Tip: Multiplexing can be thought of as listening to N channels. When any of the channels has data, the select statement listens to it, executes the corresponding branch, and receives the data for processing.

With the select statement, we can now implement the download example. The code below shows how to do it:

ch08/main.go

func main() {

   // Declare three channels to store the results
   firstCh := make(chan string)
   secondCh := make(chan string)
   threeCh := make(chan string)

   // Start 3 goroutines for downloading
   go func() {
      firstCh <- downloadFile("firstCh")
   }()

   go func() {
      secondCh <- downloadFile("secondCh")
   }()

   go func() {
      threeCh <- downloadFile("threeCh")
   }()

   // Use select statement for multiplexing. Whichever channel
   // gets a value first corresponds to the file that finished
   select {
      case filePath := <-firstCh:
         fmt.Println(filePath)
      case filePath := <-secondCh:
         fmt.Println(filePath)
      case filePath := <-threeCh:
         fmt.Println(filePath)
   }
}

func downloadFile(chanName string) string {

   // Simulate file downloading, you can try different time.Sleep durations
   time.Sleep(time.Second)
   return chanName + ":filePath"
}

If any of the cases in the select statement is ready to execute, it will be chosen.

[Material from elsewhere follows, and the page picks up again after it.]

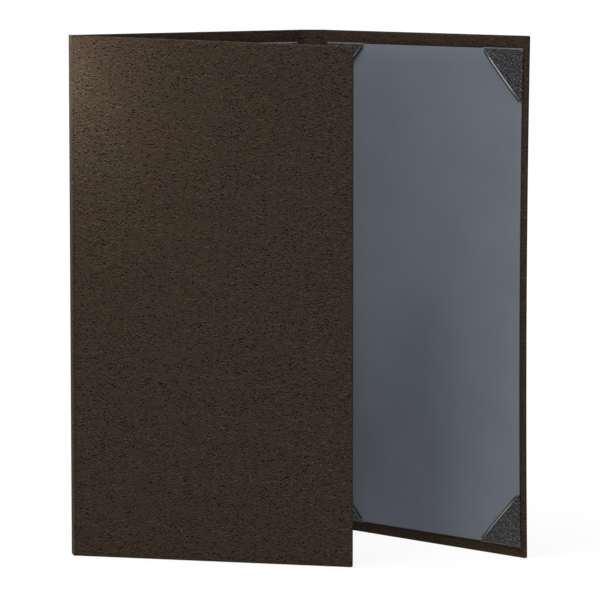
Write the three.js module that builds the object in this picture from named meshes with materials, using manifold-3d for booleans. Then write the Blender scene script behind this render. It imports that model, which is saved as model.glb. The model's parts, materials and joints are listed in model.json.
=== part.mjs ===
// A three-panel menu cover, standing half open in a zigzag: a centre panel, a left flap that folds
// over it and a right panel. Millimetres, +Z up. The centre panel stands in the XZ plane with its
// cloth face towards +Y, and the origin is the middle of its bottom edge.
import * as THREE from 'three';
import Module from 'manifold-3d';
import { mergeVertices } from 'three/addons/utils/BufferGeometryUtils.js';

// Driving dimensions of the panels, as wrapped in cloth, and how far the flap's top edge drops
// from its hinge to its fore-edge
const panelHeight = 295;
const panelWidth = 163;
const flapWidth = 161;
const flapDrop = 5;

// Thickness of each layer, from the outer face inwards
const clothThickness = 0.45;
const boardThickness = 1.6;
const lipThickness = 0.3;
const linerThickness = 0.5;
const insertSpace = 0.2;
const pocketThickness = 0.4;
const glueGap = 0.05;

// The cloth's rounded edge and the width that it turns in over the board
const edgeRadius = 0.4;
const turnInWidth = 14;

// The borders that each liner leaves free on its panel, and the corner pockets
const panelFootBorder = 6.5;
const panelHeadBorder = 7.5;
const flapFootBorder = 4;
const flapHeadBorder = 5;
const foreBorder = 3;
const centreSideBorder = 4;
const spineBorder = 5;
const flapHingeBorder = 3;
const pocketLeg = 30;
const pocketLip = 8;
const pocketBeadRadius = 0.35;

// The cloth hinges: the distance between the two fold lines of each, and the room at a fold
const spineWidth = 15;
const flapHingeWidth = 9.8;
const foldClearance = 0.8;
const foldEnd = 0.1;

// How far each fold line is bent at rest, in degrees from flat
const spineFold = 42;
const flapFold = 64;

// Depths, counted from a panel's outer cloth face
const boardDepth = clothThickness + glueGap;
const turnInDepth = boardDepth + boardThickness + glueGap;
const wrapDepth = turnInDepth + clothThickness;
const lipDepth = wrapDepth + glueGap;
const linerDepth = lipDepth + lipThickness + glueGap;
const pocketDepth = linerDepth + linerThickness + insertSpace;
const pocketFront = pocketDepth + pocketThickness;
const hingeDepth = clothThickness + glueGap / 2;

const clothColour = 0x3d3128;
const boardColour = 0x8a8478;
const linerColour = 0x545a66;
const pocketColour = 0x17181a;

const wasm = await Module();
wasm.setup();

// A closed three.js geometry as a solid for cutting and joining
function solid(geometry) {
  const bare = geometry.clone();
  bare.deleteAttribute('normal');
  bare.deleteAttribute('uv');
  const welded = mergeVertices(bare, 1e-4);
  return new wasm.Manifold(new wasm.Mesh({
    numProp: 3,
    vertProperties: Float32Array.from(welded.attributes.position.array),
    triVerts: Uint32Array.from(welded.index.array),
  }));
}

function geometryOf(body) {
  const mesh = body.getMesh();
  const geometry = new THREE.BufferGeometry();
  geometry.setAttribute('position', new THREE.BufferAttribute(Float32Array.from(mesh.vertProperties), 3));
  geometry.setIndex(Array.from(mesh.triVerts));
  const flat = geometry.toNonIndexed();
  flat.computeVertexNormals();
  return flat;
}

function finish(colour, roughness) {
  return new THREE.MeshStandardMaterial({ color: colour, roughness, metalness: 0 });
}

function named(name, geometry, material) {
  const mesh = new THREE.Mesh(geometry, material);
  mesh.name = name;
  return mesh;
}

// A box between two depths: x from the left, depth from the outer face, z from the foot
function slab(left, width, nearDepth, farDepth, foot, height) {
  const geometry = new THREE.BoxGeometry(width, farDepth - nearDepth, height);
  geometry.translate(left + width / 2, -(nearDepth + farDepth) / 2, foot + height / 2);
  return geometry;
}

// A panel's outline, drawn in by an inset: its height is given at its left and right edges
function panelOutline(panelSize, inset) {
  const { width, leftHeight, rightHeight } = panelSize;
  const outline = new THREE.Shape();
  outline.moveTo(inset, inset);
  outline.lineTo(width - inset, inset);
  outline.lineTo(width - inset, rightHeight - inset);
  outline.lineTo(inset, leftHeight - inset);
  outline.closePath();
  return outline;
}

// The panel's outline, drawn in by an inset, as a prism between two depths
function panelPrism(panelSize, inset, nearDepth, farDepth) {
  const outline = panelOutline(panelSize, inset);
  const geometry = new THREE.ExtrudeGeometry(outline, { depth: farDepth - nearDepth, bevelEnabled: false });
  geometry.translate(0, 0, nearDepth);
  geometry.rotateX(Math.PI / 2);
  return geometry;
}

// A plate with rounded edges all round, as cloth drawn over a board leaves it
function roundedPlate(panelSize, thickness, radius) {
  const geometry = new THREE.ExtrudeGeometry(panelOutline(panelSize, radius), {
    depth: thickness - 2 * radius,
    bevelEnabled: true,
    bevelThickness: radius,
    bevelSize: radius,
    bevelSegments: 3,
    steps: 1,
  });
  geometry.translate(0, 0, radius);
  geometry.rotateX(Math.PI / 2);
  return geometry;
}

// The cover cloth of one panel: outer face, turned edges and turn-ins round an open window
function coverCloth(panelSize) {
  const shell = solid(roundedPlate(panelSize, wrapDepth, edgeRadius));
  const hollow = solid(panelPrism(panelSize, clothThickness, clothThickness, wrapDepth - clothThickness));
  const window = solid(panelPrism(panelSize, turnInWidth, clothThickness, wrapDepth + clothThickness));
  return geometryOf(shell.subtract(hollow).subtract(window));
}

function board(panelSize) {
  return panelPrism(panelSize, boardDepth, boardDepth, boardDepth + boardThickness);
}

// A right triangle with its square corner at the origin, as a prism between two depths
function cornerPrism(leg, inset, nearDepth, farDepth) {
  const outline = new THREE.Shape();
  outline.moveTo(inset, inset);
  outline.lineTo(leg - inset, inset);
  outline.lineTo(inset, leg - inset);
  outline.closePath();
  const geometry = new THREE.ExtrudeGeometry(outline, { depth: farDepth - nearDepth, bevelEnabled: false });
  geometry.translate(0, 0, nearDepth);
  geometry.rotateX(Math.PI / 2);
  return geometry;
}

// The folded edge across a pocket's mouth, a round bead along the slope
function pocketBead(leg) {
  const ends = pocketThickness + pocketBeadRadius;
  const length = (leg - 2 * ends) * Math.SQRT2;
  const geometry = new THREE.CylinderGeometry(pocketBeadRadius, pocketBeadRadius, length, 10);
  geometry.rotateZ(Math.PI / 4);
  geometry.rotateX(Math.PI / 2);
  geometry.translate(leg / 2, -(pocketFront - pocketBeadRadius / 2), leg / 2);
  return geometry;
}

// A pocket for the liner's lower left corner: front sheet, wrapped edges and lips behind the liner
function cornerPocket() {
  const wall = pocketThickness + glueGap;
  const leg = pocketLeg + wall;
  const body = solid(cornerPrism(leg, 0, lipDepth, pocketFront));
  const slot = solid(cornerPrism(2 * leg, wall - glueGap, lipDepth + lipThickness, pocketDepth));
  const back = solid(cornerPrism(2 * leg, pocketLip, lipDepth - glueGap, linerDepth));
  const bead = solid(pocketBead(leg));
  return geometryOf(body.subtract(slot).subtract(back).add(bead));
}

// Copies the pocket to one corner of a liner: right and top say which one
function placedPocket(pocket, liner, right, top) {
  const outset = pocketThickness + glueGap;
  const geometry = pocket.clone();
  geometry.translate(-outset, 0, -outset);
  const quarterTurns = right ? (top ? 2 : 1) : (top ? 3 : 0);
  geometry.rotateY(-quarterTurns * Math.PI / 2);
  geometry.translate(
    liner.left + (right ? liner.width : 0),
    0,
    liner.foot + (top ? liner.height : 0),
  );
  return geometry;
}

// One panel in its own frame: x from its left edge, y = 0 at the outer cloth face, z from its foot.
// The border says how much of each side the liner leaves free, at the head on the lower edge.
function panel(side, panelSize, border) {
  const liner = {
    left: border.left,
    foot: border.foot,
    width: panelSize.width - border.left - border.right,
    height: Math.min(panelSize.leftHeight, panelSize.rightHeight) - border.foot - border.head,
  };
  const group = new THREE.Group();
  group.add(named(`${side}_cover_cloth`, coverCloth(panelSize), finish(clothColour, 0.85)));
  group.add(named(`${side}_board`, board(panelSize), finish(boardColour, 0.9)));
  const sheet = slab(
    liner.left, liner.width,
    linerDepth, linerDepth + linerThickness,
    liner.foot, liner.height,
  );
  group.add(named(`${side}_liner`, sheet, finish(linerColour, 0.75)));
  const pocket = cornerPocket();
  for (const right of [false, true]) {
    for (const top of [false, true]) {
      const corner = `${top ? 'top' : 'bottom'}_${right ? 'right' : 'left'}`;
      const geometry = placedPocket(pocket, liner, right, top);
      group.add(named(`${side}_pocket_${corner}`, geometry, finish(pocketColour, 0.5)));
    }
  }
  return group;
}

// The two plies of a cloth hinge, from its first fold line at x = 0 to its second at x = width
function hinge(name, width, height) {
  const group = new THREE.Group();
  const span = width - 2 * foldEnd;
  const outer = slab(foldEnd, span, 0, clothThickness, 0, height);
  const inner = slab(foldEnd, span, clothThickness + glueGap, 2 * clothThickness + glueGap, 0, height);
  group.add(named(`${name}_cloth`, outer, finish(clothColour, 0.85)));
  group.add(named(`${name}_lining`, inner, finish(clothColour, 0.85)));
  return group;
}

// A group that carries its content turned about a vertical fold line in the middle of the hinge cloth
function folded(content, degrees, contentFoldX) {
  const fold = new THREE.Group();
  fold.rotation.z = THREE.MathUtils.degToRad(degrees);
  content.position.set(-contentFoldX, hingeDepth, 0);
  fold.add(content);
  return fold;
}

// Places a folded group with its fold line at x in the carrier's frame
function placeFold(carrier, fold, x) {
  fold.position.set(x, -hingeDepth, 0);
  carrier.add(fold);
}

const menuCover = new THREE.Group();
menuCover.name = 'menu_cover';

const wholePanel = { width: panelWidth, leftHeight: panelHeight, rightHeight: panelHeight };
const centre = panel('centre', wholePanel, {
  left: centreSideBorder,
  right: centreSideBorder,
  foot: panelFootBorder,
  head: panelHeadBorder,
});
centre.position.set(-panelWidth / 2, wrapDepth / 2, 0);
menuCover.add(centre);

const right = panel('right', wholePanel, {
  left: spineBorder,
  right: foreBorder,
  foot: panelFootBorder,
  head: panelHeadBorder,
});
const spine = hinge('spine', spineWidth, panelHeight);
placeFold(spine, folded(right, -spineFold, -foldClearance), spineWidth);
placeFold(centre, folded(spine, -spineFold, 0), panelWidth + foldClearance);

const flapPanel = { width: flapWidth, leftHeight: panelHeight - flapDrop, rightHeight: panelHeight };
const left = panel('left', flapPanel, {
  left: foreBorder,
  right: flapHingeBorder,
  foot: flapFootBorder,
  head: flapHeadBorder,
});
const flapHinge = hinge('flap_hinge', flapHingeWidth, panelHeight);
placeFold(flapHinge, folded(left, flapFold, flapWidth + foldClearance), 0);
placeFold(centre, folded(flapHinge, flapFold, flapHingeWidth), -foldClearance);

export default menuCover;
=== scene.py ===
import json
import math

import bmesh
import bpy
import numpy as np
from mathutils import Matrix, Vector


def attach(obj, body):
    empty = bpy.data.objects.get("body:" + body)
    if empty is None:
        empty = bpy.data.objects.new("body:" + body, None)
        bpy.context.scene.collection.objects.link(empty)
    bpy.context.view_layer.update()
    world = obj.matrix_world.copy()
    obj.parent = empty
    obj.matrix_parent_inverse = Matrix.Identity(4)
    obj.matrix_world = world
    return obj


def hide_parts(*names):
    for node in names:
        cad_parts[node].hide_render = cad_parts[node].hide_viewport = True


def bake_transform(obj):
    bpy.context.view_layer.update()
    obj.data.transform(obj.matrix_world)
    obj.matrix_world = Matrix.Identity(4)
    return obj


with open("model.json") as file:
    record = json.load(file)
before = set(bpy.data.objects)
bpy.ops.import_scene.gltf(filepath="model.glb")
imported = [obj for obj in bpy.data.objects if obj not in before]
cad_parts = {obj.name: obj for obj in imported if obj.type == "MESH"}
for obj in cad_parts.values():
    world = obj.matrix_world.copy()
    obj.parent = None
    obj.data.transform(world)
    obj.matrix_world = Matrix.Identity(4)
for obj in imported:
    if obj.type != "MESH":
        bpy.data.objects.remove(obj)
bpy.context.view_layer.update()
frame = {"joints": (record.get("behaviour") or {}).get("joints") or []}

# Sizes of the cover, in metres, as the construction has them
MM = 0.001
PANEL_WIDTH = 163 * MM
PANEL_HEIGHT = 295 * MM
FLAP_WIDTH = 161 * MM
FLAP_DROP = 5 * MM
CLOTH = 0.45 * MM
BOARD = 1.6 * MM
LIP = 0.3 * MM
LINER = 0.5 * MM
INSERT_SPACE = 0.2 * MM
POCKET = 0.4 * MM
GLUE = 0.05 * MM
TURN_IN = 14 * MM
PANEL_FOOT_BORDER = 6.5 * MM
PANEL_HEAD_BORDER = 7.5 * MM
FLAP_FOOT_BORDER = 4 * MM
FLAP_HEAD_BORDER = 5 * MM
FORE_BORDER = 3 * MM
CENTRE_SIDE_BORDER = 4 * MM
SPINE_BORDER = 5 * MM
FLAP_HINGE_BORDER = 3 * MM
POCKET_LEG = 30 * MM
POCKET_LIP = 8 * MM
BEAD_RADIUS = 0.35 * MM
SPINE_WIDTH = 15 * MM
FLAP_HINGE_WIDTH = 9.8 * MM
FOLD_CLEARANCE = 0.8 * MM

# Depths from a panel's outer cloth face
WRAP_DEPTH = 2 * CLOTH + BOARD + 2 * GLUE
BOARD_DEPTH = CLOTH + GLUE
LIP_DEPTH = WRAP_DEPTH + GLUE
LINER_DEPTH = LIP_DEPTH + LIP + GLUE
POCKET_DEPTH = LINER_DEPTH + LINER + INSERT_SPACE
POCKET_FRONT = POCKET_DEPTH + POCKET
HINGE_DEPTH = CLOTH + GLUE / 2

# The wrapped cloth's rolled edge, its room round the board and the softness of its cut edge; the
# edge rolls and corners of the board and the liner; and how far the right panel has warped inwards
EDGE_ROLL = 0.75 * MM
BOARD_SLACK = 0.4 * MM
CUT_SOFTNESS = 0.15 * MM
BOARD_ROLL = 0.1 * MM
LINER_ROLL = 0.16 * MM
LINER_CORNER = 0.5 * MM
RIGHT_WARP = 1.6 * MM

# Mesh divisions: a plate's faces, its sides in turn, its corners and its rolled edges
ROWS = 28
COLUMNS = 10
SIDE_STEPS = (COLUMNS, ROWS, COLUMNS, ROWS)
ARC_STEPS = 4
ROLL_STEPS = 5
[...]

If multiple cases are ready at the same time, one of them will be chosen randomly. This ensures that each case has an equal chance of being selected. If a select statement has no cases, it will wait indefinitely.

Summary #

In this lesson, I introduced how to create a goroutine using the go keyword, and how to use channels for communication between goroutines. These are the basics of concurrency in Go, and understanding them will help you master concurrency.

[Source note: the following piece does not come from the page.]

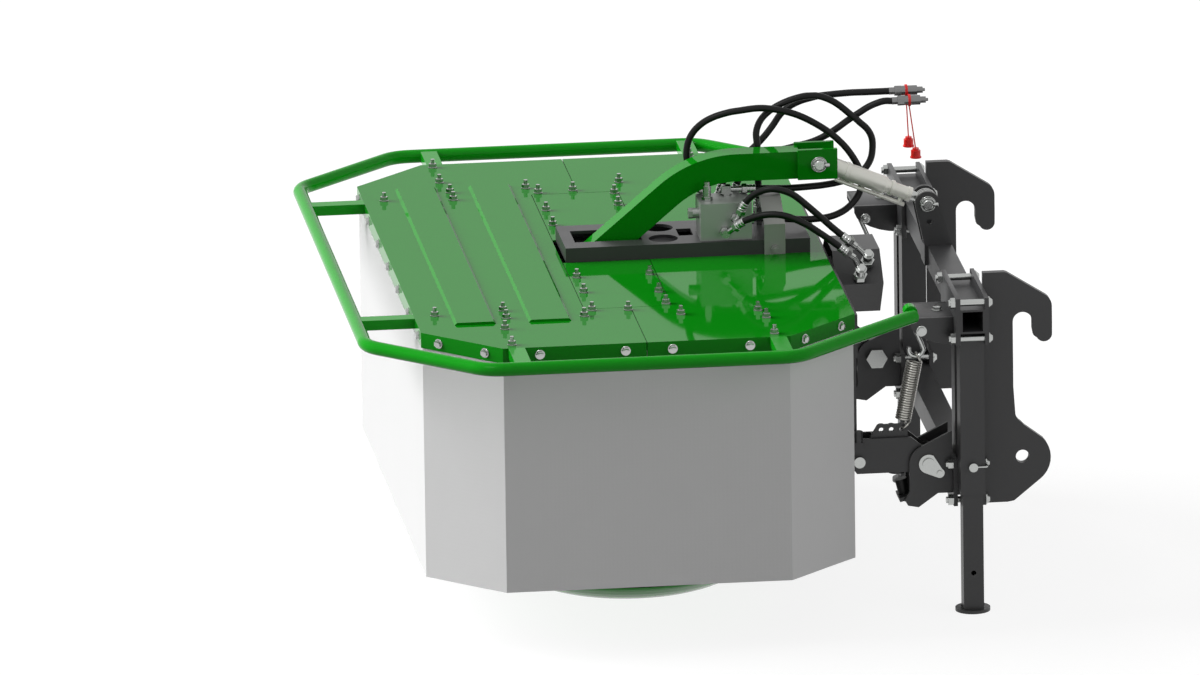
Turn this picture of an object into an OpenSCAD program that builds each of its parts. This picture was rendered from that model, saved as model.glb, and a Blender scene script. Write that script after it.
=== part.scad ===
// Front-mounted drum mower: a sheet-metal mowing deck over two cutting drums,
// carried by two lower arms and a top link on a bolted quick-hitch headstock.
// X runs from the deck towards the tractor, Y across, Z up; left is the -Y side.
// Inside the modules X is counted from the crossbars' centre plane (at_head).

/* [Headstock] */
// Side of the square tube of crossbars, uprights and stand sleeves
bar = 60; // [50:1:80]
// Wall of that tube
bar_wall = 5; // [3:0.5:8]
// Height of the upper crossbar's centre
upper_bar_z = 745; // [700:1:800]
// Height of the lower crossbar's centre
lower_bar_z = 315; // [300:1:340]
// Overall length of the upper crossbar
upper_bar_len = 1310; // [1300:1:1400]
// Distance of an upright's centre from the middle
post_y = 500; // [480:1:510]
// Distance between the two hook plates, centre to centre
hook_span = 1065; // [1040:1:1090]
// Thickness of a hook plate
hook_t = 20; // [15:1:25]
// Width of the hook's open slot
hook_slot = 48; // [40:1:56]
// Diameter of the lower locking hole in a hook plate
hook_hole_d = 33; // [28:0.5:36]
// Thickness of the clamp plates on the crossbars
clamp_t = 10; // [8:1:14]
// Diameter of the clamp bolts
clamp_bolt_d = 16; // [12:1:20]

/* [Stand legs] */
// Distance of a stand leg's centre from the middle
leg_y = 600; // [595:1:620]
// Side of the square leg tube
leg = 50; // [40:1:52]
// Height of the leg tube's top above the ground
leg_top = 440; // [410:1:450]
// Diameter of the round foot
foot_d = 86; // [70:1:110]
// Thickness of the foot
foot_t = 8; // [5:1:12]
// Diameter of the lock pin through sleeve and leg
leg_pin_d = 12; // [10:1:16]
// Height of the lock pin
leg_pin_z = 372; // [360:1:390]
// Height of the spare hole that holds the raised leg
leg_hole_z = 100; // [70:1:160]

/* [Lower arms] */
// Distance of an arm's centre from the middle
arm_y = 500; // [495:1:505]
// Width of an arm
arm_w = 70; // [64:1:74]
// Depth of an arm
arm_h = 88; // [80:1:92]
// Wall of an arm
arm_wall = 8; // [6:1:10]
// Distance of the arm pivot in front of the crossbars
pivot_x = 99; // [90:1:110]
// Height of the arm pivot
pivot_z = 361; // [350:1:370]
// Diameter of the arm pivot pin
pivot_d = 30; // [25:1:35]
// Distance between the arm pivot and the deck pivot along X
arm_reach = 169; // [165:1:172]
// Height of the deck pivot
deck_pivot_z = 370; // [360:1:380]
// Diameter of the deck pivot bolt
deck_pivot_d = 20; // [16:1:24]
// Angle by which the arms drop before they reach the buffers
arm_drop = 14; // [10:1:18]

/* [Lift springs] */
// Wire of a lift spring
spring_wire = 5.2; // [4:0.1:6]
// Mean diameter of a lift spring's coils
spring_mean_d = 35; // [30:0.5:40]
// Number of coils
spring_turns = 24; // [20:1:26]
// Wire of the S-shaped hooks above the springs
hook_wire = 9; // [7:0.5:10]

/* [Top link] */
// Height of the mast pin
mast_z = 881; // [860:1:900]
// Distance of the mast pin in front of the crossbars
mast_x = 29; // [20:1:40]
// Diameter of the mast pin and the clevis pin
link_pin_d = 25; // [19:0.5:28]
// Distance of the clevis pin in front of the crossbars
clevis_x = 298; // [290:1:310]
// Height of the clevis pin
clevis_z = 995; // [985:1:1005]
// Diameter of the top link's thick tube
link_d = 38; // [32:1:44]

/* [Deck] */
// Gap between the crossbars' centre and the rear edge of the deck
deck_gap = 296; // [290:1:310]
// Length of the deck
deck_len = 1065; // [1040:1:1100]
// Width of the deck
deck_w = 1756; // [1740:1:1800]
// Size of the deck's 45 degree corner cuts
deck_cut = 180; // [150:1:210]
// Height of the deck's top
deck_top = 791; // [780:1:800]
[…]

In Go, the recommended approach for sharing data in concurrent programs is to communicate by sharing channels, rather than sharing memory. This means that channel-based message passing is preferred over modifying the same variables. Therefore, in scenarios involving data flow and communication, using channels as a means of data transfer is preferred. Channels are concurrent-safe and have good performance.